Thank you for this post!:yep:

I agree with it all. @1st bolded. I'm just now started to have some concrete ideas on who I am and what I want. I used to try and fit in this box of what men wanted me to be instead of seeking out someone who likes me just as I am (and obviously if I'm trying to change for someone I MYSELF wasn't 100% OK w/who I am) and of course I'd end up resentful and miserable.

@2nd bolded. Yes! This makes me think of Jill Scott's He Loves Me, lol
 
No one I find attractive likes me in that way...sigh.

Guys approach me by shouting what I guess they think is a compliment, then call me a ***** for walking by.

I'm terribly shy. I turn into a giggling idiot when approached lol.

I just don't think I'm ready.

Hanging out with a big group of cackling girls doesn't help any lol.

I don't have time for foolishness, and maybe tell a guy to jog on too quickly...
 
I haven't met ANY men I find attractive... yes there are guys who've been interested, but I would have been settling to be anything but friends with them.

I'm ambitious. I don't see myself with a dude who can't help me do things and go places I wouldn't reach on my own. If we can do the same ish then what I need him for?
 
karezone - it's probably NOT b/c you are overweight. Seasons 2,3, and 4 of bridezillas were full of overweight, BEYACHES. (they were really rude and mean with terrible personalities)
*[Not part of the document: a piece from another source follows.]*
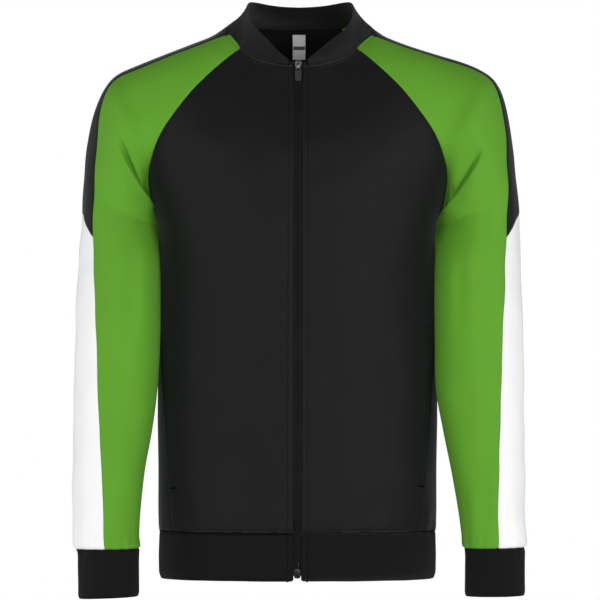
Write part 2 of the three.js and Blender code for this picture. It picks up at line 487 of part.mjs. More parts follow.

That being said...If you are confident, have a great personality, and play up your assets, you can attract many men. Not all men are into skinny chicks.
 
chocolat79 girl you are so right. I had to get to this point myself. I noticed that I started to lose weight, find ways to educate myself more, I'm desiring to do more outgoing things (archery, shooting range, art). I believe the key is when you are ready to attract the type of guy you are interested in your values, morals, etc will change to match those expectations (to a degree).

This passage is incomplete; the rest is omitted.